TASK DETAILS: Word for word, restate the lines from the start of the data below through the line containing "return nodes.times(rows, worn)".

RECORDED INFORMATION:

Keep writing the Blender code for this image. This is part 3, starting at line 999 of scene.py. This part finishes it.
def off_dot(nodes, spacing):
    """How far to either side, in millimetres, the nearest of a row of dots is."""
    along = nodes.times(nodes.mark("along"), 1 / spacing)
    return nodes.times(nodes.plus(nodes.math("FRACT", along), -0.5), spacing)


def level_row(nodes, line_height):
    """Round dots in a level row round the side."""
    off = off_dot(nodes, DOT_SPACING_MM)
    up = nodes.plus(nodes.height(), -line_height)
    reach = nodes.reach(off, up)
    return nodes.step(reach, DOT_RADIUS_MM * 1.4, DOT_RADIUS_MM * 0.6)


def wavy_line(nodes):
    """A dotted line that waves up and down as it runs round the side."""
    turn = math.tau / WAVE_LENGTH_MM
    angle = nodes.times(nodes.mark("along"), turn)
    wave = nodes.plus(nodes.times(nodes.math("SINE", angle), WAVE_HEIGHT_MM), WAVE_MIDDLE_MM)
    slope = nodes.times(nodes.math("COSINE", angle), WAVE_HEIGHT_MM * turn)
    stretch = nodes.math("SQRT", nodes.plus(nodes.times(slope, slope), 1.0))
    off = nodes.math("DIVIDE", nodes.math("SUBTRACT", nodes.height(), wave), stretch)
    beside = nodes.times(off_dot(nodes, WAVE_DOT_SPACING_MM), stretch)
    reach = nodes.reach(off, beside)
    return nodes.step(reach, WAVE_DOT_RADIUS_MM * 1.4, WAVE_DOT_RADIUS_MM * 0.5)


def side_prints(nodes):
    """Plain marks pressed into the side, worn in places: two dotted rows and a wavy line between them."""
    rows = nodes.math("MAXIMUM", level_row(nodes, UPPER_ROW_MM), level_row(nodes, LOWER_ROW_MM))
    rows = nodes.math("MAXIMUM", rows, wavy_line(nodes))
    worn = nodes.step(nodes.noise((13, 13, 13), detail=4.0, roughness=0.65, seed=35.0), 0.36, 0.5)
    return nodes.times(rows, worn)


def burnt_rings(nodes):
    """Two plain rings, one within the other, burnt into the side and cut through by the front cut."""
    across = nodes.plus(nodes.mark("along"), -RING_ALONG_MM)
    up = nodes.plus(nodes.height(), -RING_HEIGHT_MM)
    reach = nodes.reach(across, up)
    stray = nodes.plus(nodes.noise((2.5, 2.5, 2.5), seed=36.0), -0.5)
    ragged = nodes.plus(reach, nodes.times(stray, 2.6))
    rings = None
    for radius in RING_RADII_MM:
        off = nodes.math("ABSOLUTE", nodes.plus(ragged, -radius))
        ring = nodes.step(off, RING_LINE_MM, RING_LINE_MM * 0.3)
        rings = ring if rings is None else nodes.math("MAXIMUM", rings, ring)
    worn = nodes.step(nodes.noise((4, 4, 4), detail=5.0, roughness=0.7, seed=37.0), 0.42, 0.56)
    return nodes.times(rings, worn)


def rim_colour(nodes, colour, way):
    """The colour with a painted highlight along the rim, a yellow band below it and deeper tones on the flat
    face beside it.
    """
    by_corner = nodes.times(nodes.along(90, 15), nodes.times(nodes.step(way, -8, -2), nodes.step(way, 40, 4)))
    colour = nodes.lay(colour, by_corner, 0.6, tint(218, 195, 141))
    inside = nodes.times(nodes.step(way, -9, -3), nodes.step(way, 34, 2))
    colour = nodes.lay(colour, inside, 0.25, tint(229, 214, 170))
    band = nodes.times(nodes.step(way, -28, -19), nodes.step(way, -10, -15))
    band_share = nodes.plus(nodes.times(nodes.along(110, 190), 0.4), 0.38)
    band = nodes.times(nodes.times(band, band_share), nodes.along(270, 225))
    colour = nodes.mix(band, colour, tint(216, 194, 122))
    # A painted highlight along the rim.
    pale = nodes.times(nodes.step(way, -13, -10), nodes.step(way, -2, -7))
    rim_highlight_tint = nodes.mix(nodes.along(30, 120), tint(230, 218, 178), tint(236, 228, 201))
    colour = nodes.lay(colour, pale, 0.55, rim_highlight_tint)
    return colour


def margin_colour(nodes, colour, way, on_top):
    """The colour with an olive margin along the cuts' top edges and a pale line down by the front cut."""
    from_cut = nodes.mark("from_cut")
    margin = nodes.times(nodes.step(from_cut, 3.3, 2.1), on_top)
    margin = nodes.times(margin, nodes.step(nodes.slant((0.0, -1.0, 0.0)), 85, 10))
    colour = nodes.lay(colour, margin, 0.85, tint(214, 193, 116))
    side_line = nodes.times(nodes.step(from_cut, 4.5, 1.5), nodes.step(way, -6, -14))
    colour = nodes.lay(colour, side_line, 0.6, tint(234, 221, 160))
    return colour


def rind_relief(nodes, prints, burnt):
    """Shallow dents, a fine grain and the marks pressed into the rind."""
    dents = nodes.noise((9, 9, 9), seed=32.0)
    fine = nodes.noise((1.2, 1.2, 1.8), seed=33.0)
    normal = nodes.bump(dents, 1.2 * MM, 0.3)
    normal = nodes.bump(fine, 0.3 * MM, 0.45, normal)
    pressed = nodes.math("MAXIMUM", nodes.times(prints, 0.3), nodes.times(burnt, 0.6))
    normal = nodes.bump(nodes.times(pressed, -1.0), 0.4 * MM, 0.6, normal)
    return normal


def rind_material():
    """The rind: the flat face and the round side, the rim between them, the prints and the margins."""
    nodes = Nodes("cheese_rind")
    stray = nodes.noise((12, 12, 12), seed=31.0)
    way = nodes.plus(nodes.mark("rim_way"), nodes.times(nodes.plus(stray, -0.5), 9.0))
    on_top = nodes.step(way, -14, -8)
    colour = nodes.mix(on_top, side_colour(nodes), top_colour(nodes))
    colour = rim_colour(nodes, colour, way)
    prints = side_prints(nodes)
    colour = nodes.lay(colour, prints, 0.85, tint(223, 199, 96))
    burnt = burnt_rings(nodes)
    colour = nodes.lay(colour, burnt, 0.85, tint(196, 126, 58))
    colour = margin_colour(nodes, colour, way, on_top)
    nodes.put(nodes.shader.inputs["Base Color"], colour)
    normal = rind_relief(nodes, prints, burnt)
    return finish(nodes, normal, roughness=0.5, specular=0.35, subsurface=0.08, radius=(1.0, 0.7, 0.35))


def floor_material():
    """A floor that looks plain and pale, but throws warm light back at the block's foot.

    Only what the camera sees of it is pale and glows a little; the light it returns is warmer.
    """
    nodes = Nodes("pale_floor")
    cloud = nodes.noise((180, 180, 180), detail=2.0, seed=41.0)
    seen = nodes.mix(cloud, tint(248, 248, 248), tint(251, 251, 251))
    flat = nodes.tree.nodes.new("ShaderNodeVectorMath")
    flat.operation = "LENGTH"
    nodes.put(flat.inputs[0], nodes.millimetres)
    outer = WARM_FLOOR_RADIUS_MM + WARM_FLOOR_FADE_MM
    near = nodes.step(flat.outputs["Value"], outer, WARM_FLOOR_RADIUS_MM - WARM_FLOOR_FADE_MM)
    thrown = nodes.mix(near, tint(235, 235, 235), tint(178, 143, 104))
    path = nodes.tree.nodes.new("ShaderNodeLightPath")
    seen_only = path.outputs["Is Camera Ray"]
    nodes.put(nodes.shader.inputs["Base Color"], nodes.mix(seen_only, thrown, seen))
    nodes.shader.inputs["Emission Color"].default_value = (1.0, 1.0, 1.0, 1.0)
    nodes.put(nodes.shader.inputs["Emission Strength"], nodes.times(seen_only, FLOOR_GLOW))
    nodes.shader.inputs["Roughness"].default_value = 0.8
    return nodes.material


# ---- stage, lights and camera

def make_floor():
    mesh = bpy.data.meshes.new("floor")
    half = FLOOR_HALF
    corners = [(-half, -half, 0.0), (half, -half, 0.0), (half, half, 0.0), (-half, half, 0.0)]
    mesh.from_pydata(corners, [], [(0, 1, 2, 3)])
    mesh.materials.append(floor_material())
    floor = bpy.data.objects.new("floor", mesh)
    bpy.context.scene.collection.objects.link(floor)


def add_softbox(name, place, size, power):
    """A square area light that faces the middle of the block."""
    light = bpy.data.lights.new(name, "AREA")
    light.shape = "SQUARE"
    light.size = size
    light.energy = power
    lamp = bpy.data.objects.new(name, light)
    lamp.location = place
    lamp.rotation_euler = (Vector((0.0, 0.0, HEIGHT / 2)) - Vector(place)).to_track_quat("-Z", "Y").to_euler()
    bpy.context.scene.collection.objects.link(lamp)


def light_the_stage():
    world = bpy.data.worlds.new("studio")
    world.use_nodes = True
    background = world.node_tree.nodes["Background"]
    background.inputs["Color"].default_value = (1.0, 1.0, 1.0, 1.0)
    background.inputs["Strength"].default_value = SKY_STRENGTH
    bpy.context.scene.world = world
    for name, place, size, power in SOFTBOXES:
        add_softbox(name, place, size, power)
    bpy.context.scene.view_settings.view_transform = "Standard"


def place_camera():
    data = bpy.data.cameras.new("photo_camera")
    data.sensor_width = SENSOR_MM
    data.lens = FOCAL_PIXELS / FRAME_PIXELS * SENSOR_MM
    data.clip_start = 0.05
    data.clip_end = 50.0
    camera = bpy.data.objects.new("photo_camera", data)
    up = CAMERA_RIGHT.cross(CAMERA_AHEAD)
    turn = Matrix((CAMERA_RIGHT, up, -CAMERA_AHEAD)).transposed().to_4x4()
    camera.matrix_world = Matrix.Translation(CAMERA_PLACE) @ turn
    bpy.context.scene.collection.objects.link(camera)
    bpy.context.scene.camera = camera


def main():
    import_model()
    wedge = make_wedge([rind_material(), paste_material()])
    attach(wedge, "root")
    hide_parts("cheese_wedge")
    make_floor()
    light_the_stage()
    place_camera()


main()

RESPONSE TO THIS TASK:
Keep writing the Blender code for this image. This is part 3, starting at line 999 of scene.py. This part finishes it.
def off_dot(nodes, spacing):
    """How far to either side, in millimetres, the nearest of a row of dots is."""
    along = nodes.times(nodes.mark("along"), 1 / spacing)
    return nodes.times(nodes.plus(nodes.math("FRACT", along), -0.5), spacing)


def level_row(nodes, line_height):
    """Round dots in a level row round the side."""
    off = off_dot(nodes, DOT_SPACING_MM)
    up = nodes.plus(nodes.height(), -line_height)
    reach = nodes.reach(off, up)
    return nodes.step(reach, DOT_RADIUS_MM * 1.4, DOT_RADIUS_MM * 0.6)


def wavy_line(nodes):
    """A dotted line that waves up and down as it runs round the side."""
    turn = math.tau / WAVE_LENGTH_MM
    angle = nodes.times(nodes.mark("along"), turn)
    wave = nodes.plus(nodes.times(nodes.math("SINE", angle), WAVE_HEIGHT_MM), WAVE_MIDDLE_MM)
    slope = nodes.times(nodes.math("COSINE", angle), WAVE_HEIGHT_MM * turn)
    stretch = nodes.math("SQRT", nodes.plus(nodes.times(slope, slope), 1.0))
    off = nodes.math("DIVIDE", nodes.math("SUBTRACT", nodes.height(), wave), stretch)
    beside = nodes.times(off_dot(nodes, WAVE_DOT_SPACING_MM), stretch)
    reach = nodes.reach(off, beside)
    return nodes.step(reach, WAVE_DOT_RADIUS_MM * 1.4, WAVE_DOT_RADIUS_MM * 0.5)


def side_prints(nodes):
    """Plain marks pressed into the side, worn in places: two dotted rows and a wavy line between them."""
    rows = nodes.math("MAXIMUM", level_row(nodes, UPPER_ROW_MM), level_row(nodes, LOWER_ROW_MM))
    rows = nodes.math("MAXIMUM", rows, wavy_line(nodes))
    worn = nodes.step(nodes.noise((13, 13, 13), detail=4.0, roughness=0.65, seed=35.0), 0.36, 0.5)
    return nodes.times(rows, worn)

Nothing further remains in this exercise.